Exactly reproduce each record listed below.
## START Records to process
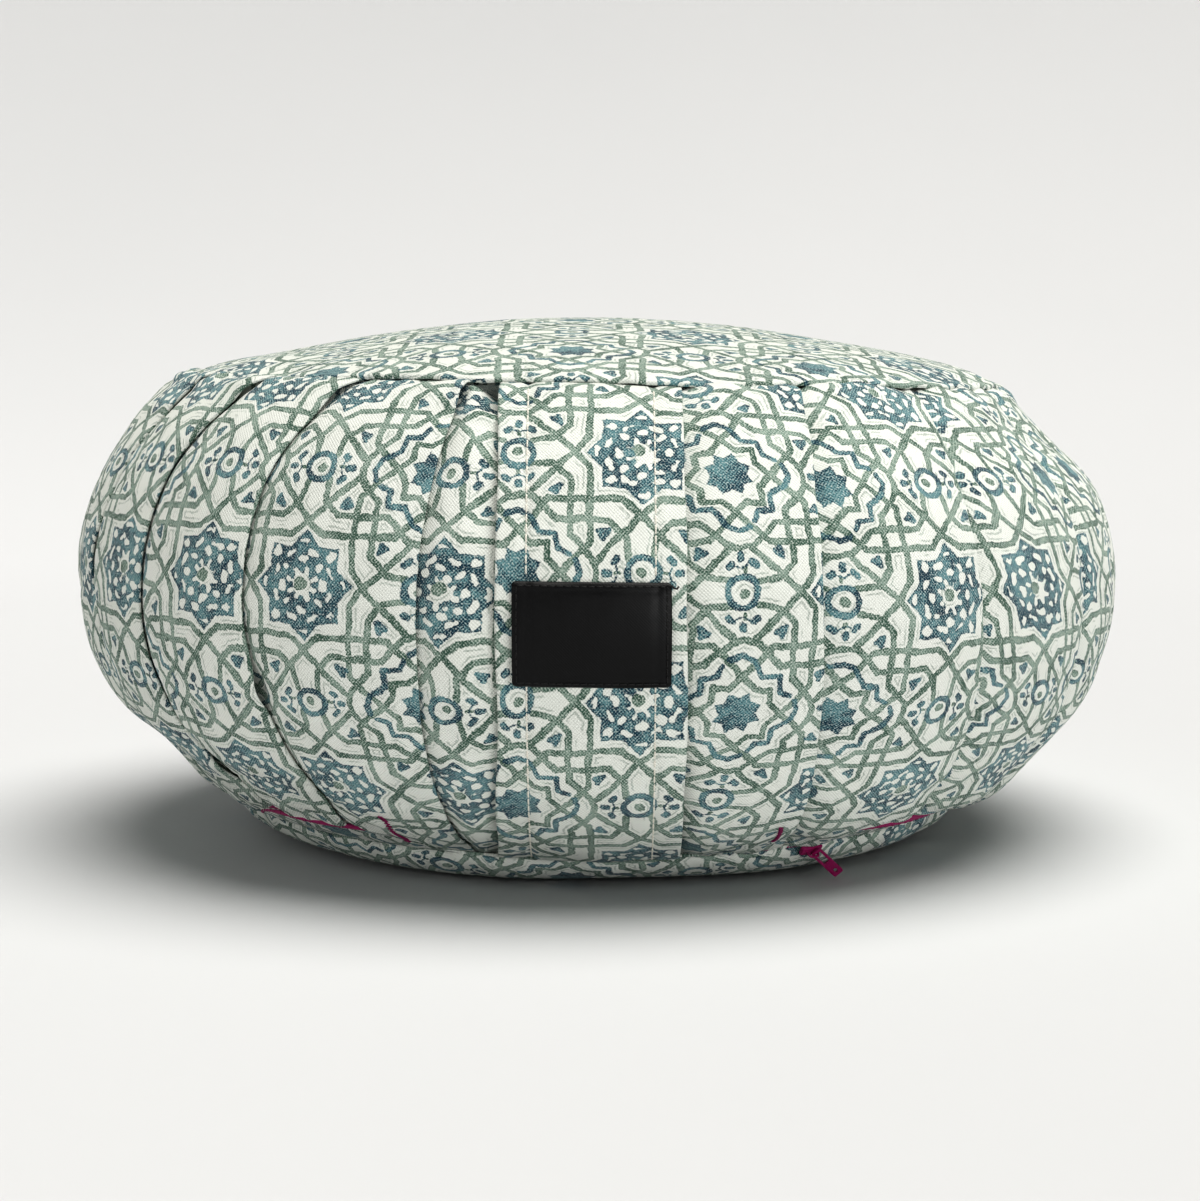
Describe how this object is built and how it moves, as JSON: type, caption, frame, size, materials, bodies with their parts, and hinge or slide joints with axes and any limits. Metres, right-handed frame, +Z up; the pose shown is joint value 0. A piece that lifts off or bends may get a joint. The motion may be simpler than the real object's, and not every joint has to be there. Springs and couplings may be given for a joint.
{
  "type": "meditation cushion",
  "caption": "Round zafu meditation cushion with pleated side, flat top and base, stitched front panel with a woven label, and a zip in the lower seam.",
  "frame": {"origin": "on the floor under the middle of the cushion's bounding box", "axes": "+Z up out of the round top; the front panel with its label faces -Y; +X to the right as seen from the front"},
  "size_m": [0.361, 0.3613, 0.18],
  "materials": {
    "printed_cotton": "plain-weave cotton, block-printed in blue and sage green on white",
    "label_satin": "woven satin, soft sheen",
    "zip_cloth": "woven zip tape",
    "zip_enamel": "baked enamel, satin"
  },
  "bodies": {
    "root": {"side_band": "printed_cotton", "top_panel": "printed_cotton", "bottom_panel": "printed_cotton", "front_panel": "printed_cotton", "label": "label_satin", "zip_tape": "zip_cloth", "zip_slider": "zip_enamel", "zip_pull": "zip_enamel"}
  },
  "joints": []
}
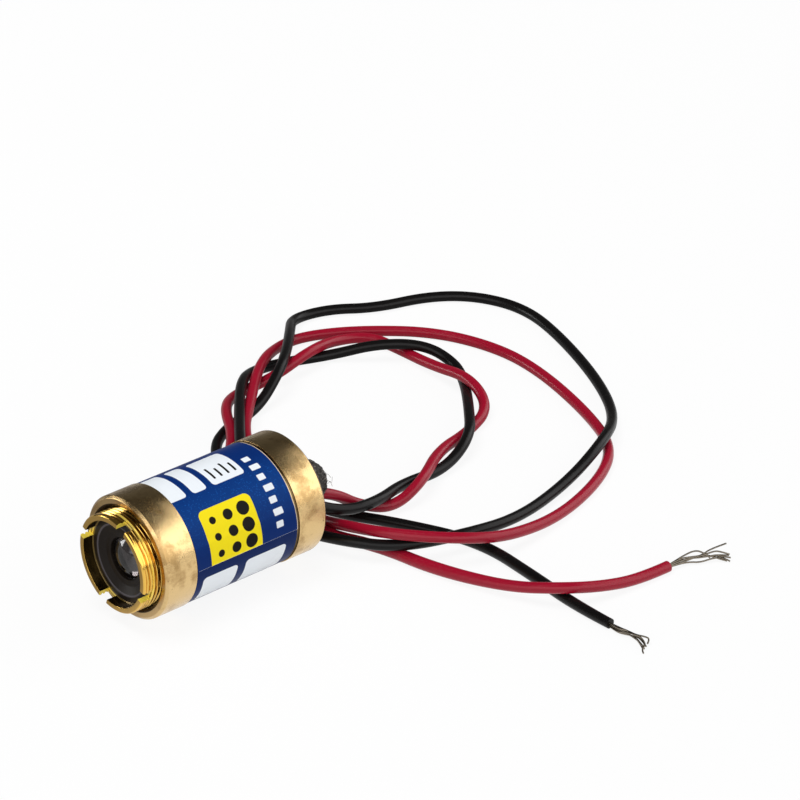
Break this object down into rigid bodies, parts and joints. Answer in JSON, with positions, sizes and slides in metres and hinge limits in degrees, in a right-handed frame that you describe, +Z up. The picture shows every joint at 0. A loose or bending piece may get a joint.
## END Records to process
**Task solution**
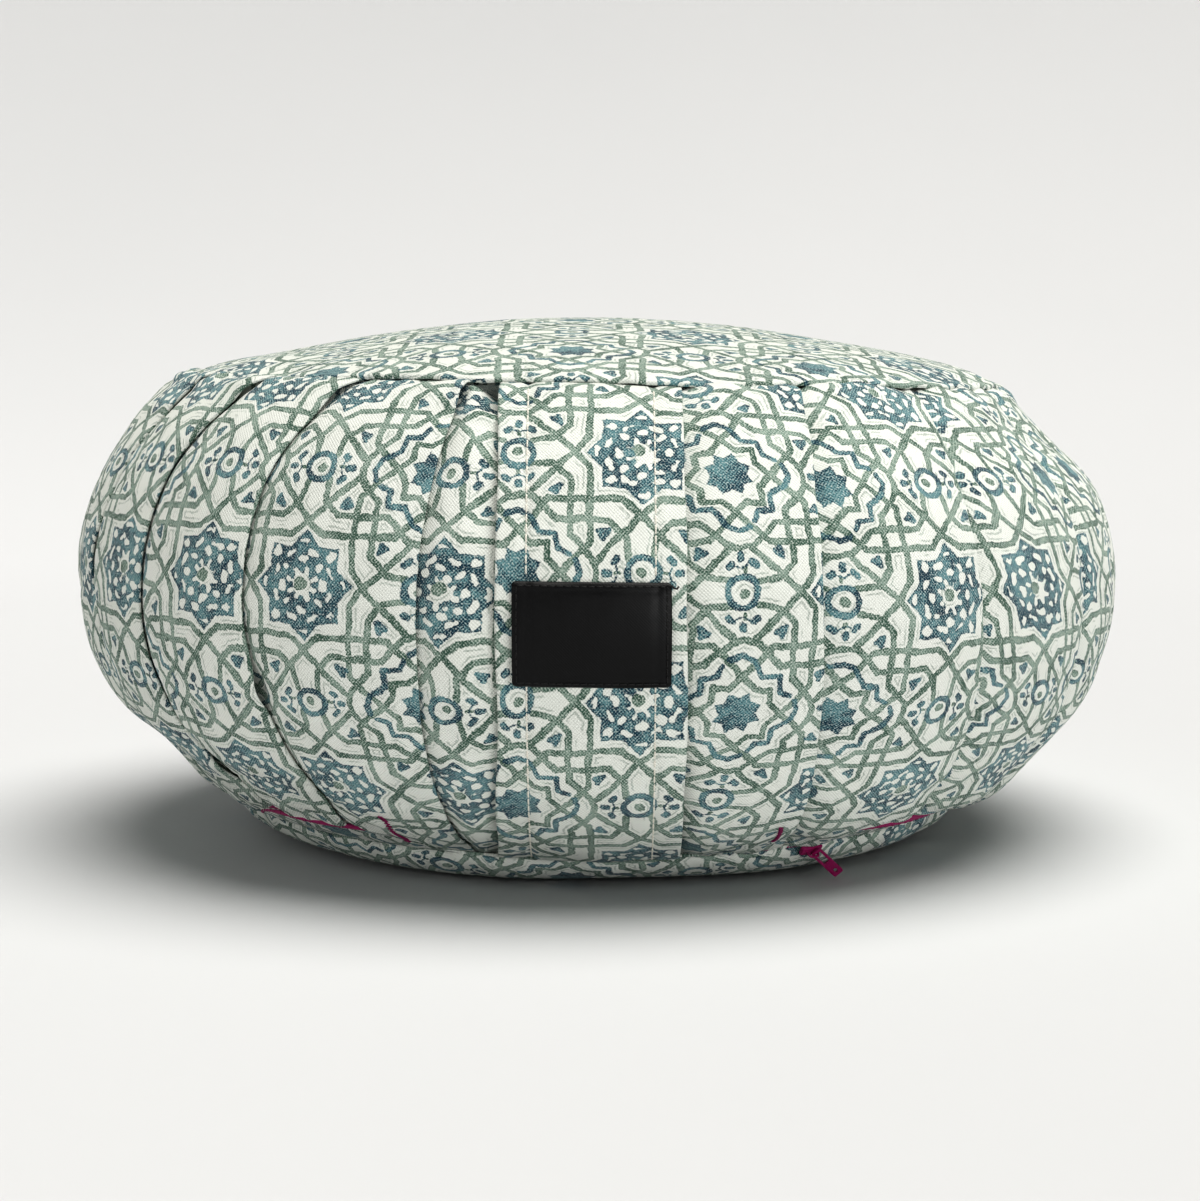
Describe how this object is built and how it moves, as JSON: type, caption, frame, size, materials, bodies with their parts, and hinge or slide joints with axes and any limits. Metres, right-handed frame, +Z up; the pose shown is joint value 0. A piece that lifts off or bends may get a joint. The motion may be simpler than the real object's, and not every joint has to be there. Springs and couplings may be given for a joint.
{
  "type": "meditation cushion",
  "caption": "Round zafu meditation cushion with pleated side, flat top and base, stitched front panel with a woven label, and a zip in the lower seam.",
  "frame": {"origin": "on the floor under the middle of the cushion's bounding box", "axes": "+Z up out of the round top; the front panel with its label faces -Y; +X to the right as seen from the front"},
  "size_m": [0.361, 0.3613, 0.18],
  "materials": {
    "printed_cotton": "plain-weave cotton, block-printed in blue and sage green on white",
    "label_satin": "woven satin, soft sheen",
    "zip_cloth": "woven zip tape",
    "zip_enamel": "baked enamel, satin"
  },
  "bodies": {
    "root": {"side_band": "printed_cotton", "top_panel": "printed_cotton", "bottom_panel": "printed_cotton", "front_panel": "printed_cotton", "label": "label_satin", "zip_tape": "zip_cloth", "zip_slider": "zip_enamel", "zip_pull": "zip_enamel"}
  },
  "joints": []
}
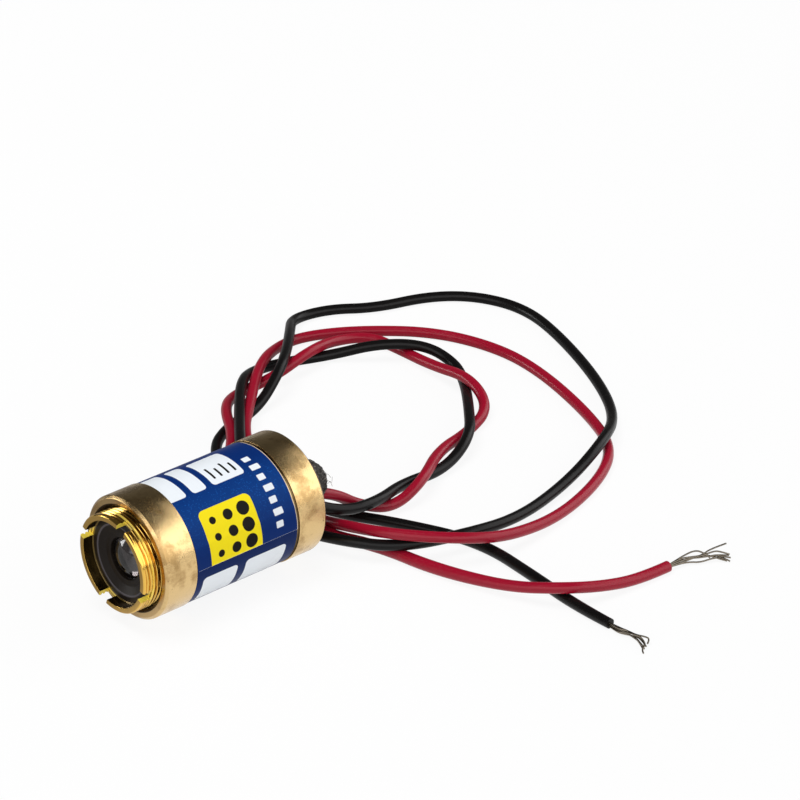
Break this object down into rigid bodies, parts and joints. Answer in JSON, with positions, sizes and slides in metres and hinge limits in degrees, in a right-handed frame that you describe, +Z up. The picture shows every joint at 0. A loose or bending piece may get a joint.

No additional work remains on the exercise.